L’ardeur du premier feu passée (car les sacrés ministres du temple ne sont pas plus exempts de colère que les autres), ils le firent sommer de comparaître devant eux. Lui, qui sentait que sa conscience ne lui reprochait rien, alla gaiement à la synagogue, où les juifs lui dirent d’un visage abattu et en personnages rongés du zèle de la maison de Dieu : qu’après les bonnes espérances qu’ils avaient conçues de sa piété, ils avaient de la peine à croire le mauvais bruit qui courait de lui, qu’ils l’avaient appelé pour en savoir la vérité, et que c’était dans l’amertume de leur cœur qu’ils le citaient pour rendre raison de sa foi ; qu’il était accusé du plus noir et du plus énorme de tous les crimes, qui est le mépris de la Loi ; qu’ils souhaitaient ardemment qu’il pût s’en laver ; mais que, s’il était convaincu, il n’y avait point de supplice assez rude pour le punir.

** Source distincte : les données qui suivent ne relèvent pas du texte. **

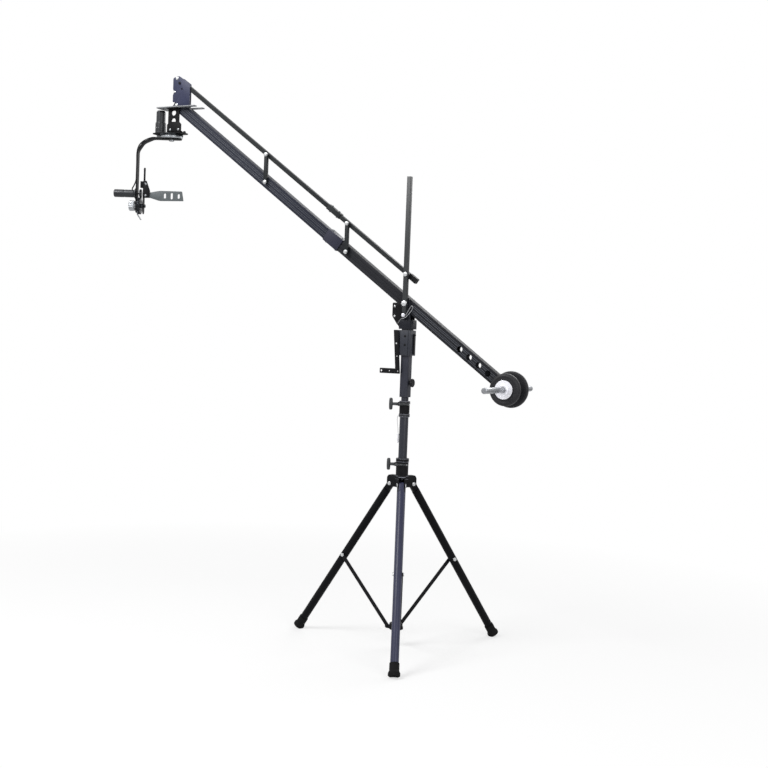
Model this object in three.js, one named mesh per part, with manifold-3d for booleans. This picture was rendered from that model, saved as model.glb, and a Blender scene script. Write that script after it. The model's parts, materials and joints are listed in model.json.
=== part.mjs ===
// Camera jib crane on a folding stand, in millimetres, +Z up.
// The column stands on X = Y = 0, the boom's nose points to -X, its weights to +X,
// and the near side is -Y. The last lines centre the crane's box over the origin.

import * as THREE from 'three';
import { mergeVertices } from 'three/addons/utils/BufferGeometryUtils.js';
import Module from 'manifold-3d';

const wasm = await Module();
wasm.setup();

// Clearances and facets shared by every piece
const gap = 0.3; // between pieces that seat on, fit in or slide along each other
const overrun = 6; // how far a cutter runs past what it cuts
const weldShare = 1e-4;
const roundSides = 16;
const endSteps = 4; // facets round a bar's end
const holeSides = 10;
const smallSides = 6;

// Driving dimensions of the whole crane
const fulcrumHeight = 1500;
const boomSlope = 0.6287; // radians below the horizontal, towards the weights
const frontReach = 1563.5; // fulcrum to the front pivot, along the beam
const weightReach = 592; // fulcrum to the weight bar, along the beam
const pivotRise = 125.7; // beam pivot to rod pivot, straight up
const frontLegTurn = -1.1108; // radians about the column
const headTurn = 0.4363; // radians about the pan axis

// Finishes
const satinBlack = { color: '#15171c', roughness: 0.5, metalness: 0.35 };
const slateBlue = { color: '#232a3d', roughness: 0.45, metalness: 0.4 };
const zinc = { color: '#c4c6c8', roughness: 0.35, metalness: 0.9 };
const chrome = { color: '#d8dadd', roughness: 0.15, metalness: 1 };
const gunmetal = { color: '#5b5f62', roughness: 0.4, metalness: 0.8 };
const blackRubber = { color: '#101012', roughness: 0.9, metalness: 0 };
const blackPlastic = { color: '#1a1b1d', roughness: 0.6, metalness: 0 };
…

Ensuite ils le conjurèrent de leur dire s’il était coupable ; et quand ils virent qu’il le niait, ses faux amis, qui étaient présents, s’étant avancés, déposèrent effrontément qu’ils l’avaient ouï se moquer des juifs, comme les gens superstitieux, nés et élevés dans l’ignorance, qui ne savent ce que c’est que Dieu, et qui néanmoins ont l’audace de se dire son peuple, au mépris des autres nations. Que, pour la Loi, elle avait été instituée par un homme plus adroit qu’eux, à la vérité, en matière de politique, mais qui n’était guère plus éclairé dans la physique, ni même dans la théologie, qu’avec une once de bon sens on en pouvait découvrir l’imposture, et qu’il fallait être aussi stupides que les Hébreux du temps de Moïse pour s’en rapporter à ce galant homme.

Cela joint à ce qu’il avait dit de Dieu, des anges et de l’âme et que ses accusateurs n’oublièrent pas de relever, ébranla les esprits, et leur fit crier anathème, avant même que l’accusé eût le temps de se justifier.

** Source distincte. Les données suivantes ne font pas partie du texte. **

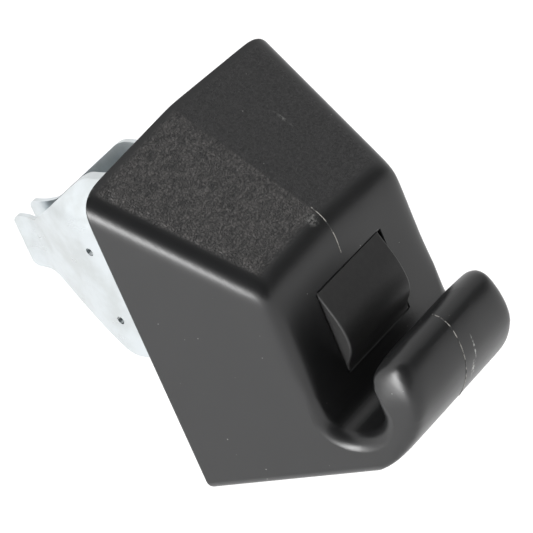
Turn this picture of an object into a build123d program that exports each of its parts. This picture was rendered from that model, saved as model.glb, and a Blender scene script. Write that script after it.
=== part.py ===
from build123d import *
import math
import os

os.makedirs("parts", exist_ok=True)

# Roof hook for a swing-out sun visor.
# X points out of the roof towards the hook, Y runs along the visor rod, and Z runs
# up the mounting rim towards the wedge's sloping end. X = 0 is the mounting plane,
# Y = 0 the mould's parting plane and Z = 0 the height of the spring clip's centre.

# ---- housing: outer wedge, all in millimetres ----
rim_length = 46.0            # mounting rim along Z, at the side faces
rim_width = 38.4             # mounting rim along Y
clip_above_foot = 22.1       # clip centre above the foot of the rim
front_x = 19.5               # front face above the mounting plane
side_taper = 14.8            # each side leans in by this many degrees towards the hook
top_slope = 39.1             # sloping face, measured down from the X axis
foot_rise = 3.9              # the foot rises this many degrees towards the hook
mould_draft = 2.0            # draft either side of the parting plane
wall = 2.2

edge_round = 2.2             # all edges between the side faces and the rest
brow_round = 3.6             # sloping face to the front face

# ---- hook and rod groove ----
rod_radius = 3.5
rod_clearance = 0.1
groove_radius = rod_radius + rod_clearance
groove_height = 10.9          # groove axis above the foot
hook_thickness = 6.9         # groove wall to the knuckle of the hook's outer face
knuckle_height = 13.2        # widest point of the hook above the foot
hook_top = 19.2              # outer corner of the tip above the foot
tip_rise = 2.6               # the tip's top rises by this much towards the outside
tip_lean = 17.0              # outer face above the knuckle leans back, degrees
heel_lean = 18.5             # outer face below the knuckle leans in, degrees
heel_round = 9.0
knuckle_round = 8.0
tip_outer_round = 2.8
tip_inner_round = 3.0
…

Les juges, animés d’un saint zèle pour venger leur Loi profanée, interrogent, pressent, menacent, et tâchent d’intimider. Mais à tout cela l’accusé ne repartit autre chose, sinon que ces grimaces lui faisaient pitié, que sur la déposition de si bons témoins, il avouerait ce qu’ils disaient, si, pour le soutenir, il ne fallait pas des raisons incontestables.

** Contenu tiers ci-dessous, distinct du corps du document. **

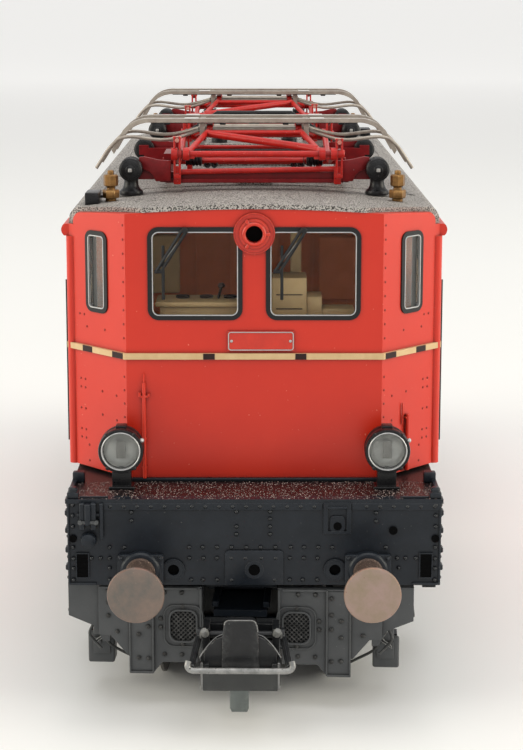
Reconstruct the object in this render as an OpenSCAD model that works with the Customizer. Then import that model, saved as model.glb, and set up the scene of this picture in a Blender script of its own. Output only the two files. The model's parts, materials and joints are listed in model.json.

Cependant Morteira étant averti du danger où était son disciple courut aussitôt à la synagogue, où ayant pris place auprès des juges, il lui demanda s’il avait oublié les bons exemples qu’il lui avait donnés, si sa révolte était le fruit du soin qu’il avait pris de son éducation, et s’il ne craignait pas de tomber entre les mains du Dieu vivant ; que le scandale était déjà grand, mais qu’il y avait encore lieu à la repentance.

Après que Morteira eut épuisé sa rhétorique, sans pouvoir ébranler la fermeté de son disciple, d’un ton plus redoutable, et en chef de la synagogue, il le pressa de se déterminer à la repentance ou à la peine, et protesta de l’excommunier, s’il ne leur donnait à l’instant des marques de résipiscence.